You have four guesses left and three unsolved grids including the cursed one.
Let it go. Solve the two you can actually solve. Take the loss on the impossible one. Finishing 7/8 beats finishing 5/8 because you wasted guesses chasing ghosts.
Nobody likes this advice. Everyone wants to solve all eight. But sometimes the math doesn’t work and you need to make a choice.
The Real Skill Nobody Talks About
Playing Octordle isn’t about vocabulary or pattern recognition or starting words.
It’s about managing cognitive load while making decisions with incomplete information under time pressure.
That sounds dramatic but it’s true.
The players who win consistently aren’t smarter. They’re just better at ignoring their instincts.
Your instinct says solve the easy grid.

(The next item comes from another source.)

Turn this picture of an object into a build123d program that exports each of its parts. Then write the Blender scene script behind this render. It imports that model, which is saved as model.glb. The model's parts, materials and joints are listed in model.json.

The winning move is usually ignoring that grid and helping the hard ones.
Your instinct says this word feels right. The winning move is checking the keyboard one more time to confirm.
Your instinct says you need a new strategy. The winning move is trusting the information you already have.
The Real Difference Between Winning and Almost Winning
You’re going to lose games where you had seven grids solved by guess nine. It’ll feel random and unfair.
It’s not random. You made a specific mistake around guess five or six that only showed up three guesses later.
Maybe you chased one grid too hard. Maybe you used a guess that only helped two boards when you could’ve helped four. Maybe you forgot to check the keyboard before committing to a word.
The gap between consistently winning and consistently almost winning is about three decisions per game. Not better vocabulary. Not lucky guesses. Just three moments where you paused instead of reacting.
Find those three moments in your next game. The urge to immediately solve a nearly complete grid. The impulse to guess without scanning all eight boards first. The assumption that you’ve already tried a letter when you haven’t.
Catch yourself once and you’ll catch yourself twice. Catch yourself twice and suddenly you’re on a win streak wondering what changed.
Nothing changed. You just stopped making the same mistake you were making blind.